In a filing in the U.S. District Court for the District of Columbia on Thursday, the coalition argues that “the prosecution of a former president, now a presidential contender, on charges of subverting the electoral process, presents the strongest possible circumstances for continuous public oversight of the justice system.
“That oversight, rooted in decades of First Amendment precedent and sound judicial policy, will be functionally illusory without audiovisual access to these proceedings,” says the group, which also includes Bloomberg, The Wall Street Journal, The New York Times, the National Press Photographers Association, News/Media Alliance, Radio Television Digital News Association, and the Society of Professional Journalists, among others.
“Through counsel, Trump has repeatedly spoken out about the importance of cameras in the courtroom in this case,” the coalition continues. “For his benefit, and that of the court and the public, real-time audiovisual coverage will be a critical step in stemming false conspiracy theories across the entire spectrum of public opinion, regardless of the trial’s outcome.”
Should the court decide against allowing the coalition members and other audiovisual media into the courtroom, the group requests as an alternative that the court “contemporaneously publish on YouTube its internally administered audiovisual livestreams and recordings of the proceedings.”
As an additional alternative for the court to consider, the coalition also suggests that it release visual and audio recordings of proceedings at the conclusion of each day of the trial.
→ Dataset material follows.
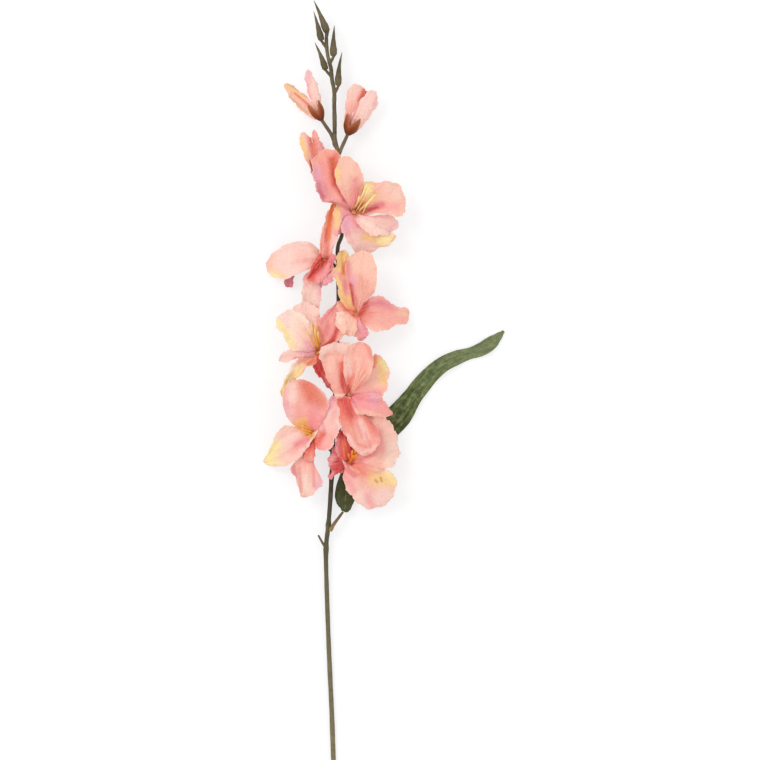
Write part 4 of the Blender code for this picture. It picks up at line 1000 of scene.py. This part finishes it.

Summing up the coalition’s position, Chad Bowman, of Ballad Spahr, LLP, a Washington law firm, writes, “We have never, in the history of our nation, had a federal criminal trial that warrants audiovisual access more than the federal prosecution of former President Trump for allegedly trying to subvert the will of the people.
“The central purpose of the constitutional right of access, the law that governs here, is to ensure fair trials and to promote confidence in the justice system. Broadcasting the trial proceedings in this case will clearly advance that interest,” he adds.
The requests centers on the fact Rule 53.1.1 of the Federal Rules of Criminal Procedure and Local Criminal creates a per se prohibition on the broadcast of criminal proceedings to those unable to attend in person.
In a separate letter to the federal Judicial Conference, the policymaking body for the federal courts nationwide, the coalition asks the body to grant an exception to this ban due to the “significant public interest” in the “unprecedented and historic trial of a former president.”
In its court filing, the coalition suggests that failing to grant such an exception in this case would “contravene a First Amendment right.”
“[T]o be meaningful in the unique circumstances of this case, that right must include a right of first-hand observation beyond those few dozen people who are able to squeeze into the courtroom,” the coalition says.
“While other federal courts have not yet recognized a First Amendment right to telecast criminal trials, the U.S. Supreme Court has not squarely addressed the question since Richmond Newspapers, and the D.C. Circuit has never considered the issue,” the filing says.
The 1980 case Richmond Newspapers v. Virginia stemmed from the 1975 murder of a Richmond motel manager.
After the prosecution of one of two alleged murderers ended in several mistrials, Hanover County Circuit Judge Richard Taylor, acting in accordance with a state statute that “authorizes the court in its discretion to exclude from the trial any persons whose presence would impair the conduct of a fair trial,” ordered the courtroom to be cleared of all unnecessary parties, including two reporters with Richmond newspapers.
The publisher challenged Taylor’s action in a case that eventually made its way to the U.S. Supreme Court.
In a 7-1 decision, the justices held that the right to attend criminal trials was “implicit in the guarantees of the First Amendment.”
In doing so, the court held that the First Amendment encompassed not only the right to speak but also the freedom to listen and to receive information and ideas.
The court also noted that the First Amendment guaranteed the right of assembly in public places such as courthouses.
In its letter to the federal Judicial Conference, the coalition argues the prosecution of Trump “is of interest to all American voters still struggling to make sense of the 2020 presidential election and its aftermath, and who have an opportunity to vote for or against Mr. Trump should he become his party’s nominee in the 2024 presidential election.”
“If Americans do not have confidence that Mr. Trump is being treated fairly by the justice system, there is a very real chance they will reject the verdict (whatever it is) and that their faith in democracy and our institutions will be further diminished,” it continues.
“Recent and painful events in our nation’s capital show that, taken to an extreme, this sort of doubt and cynicism can lead to violence,” it says, referencing the Jan. 6, 2021, siege on the U.S. Capitol by insurrectionists loyal to the former president.
“The media coalition therefore requests that the Judicial Conference revise Rule 53 to permit broadcasting of proceedings in federal court. Alternatively, the coalition requests a revision to Rule 53 that would create an ‘extraordinary case’ exception to the ban on broadcasting so that, at the very least, cases like the one against Mr. Trump can be monitored in real time by the American public,” the letter says.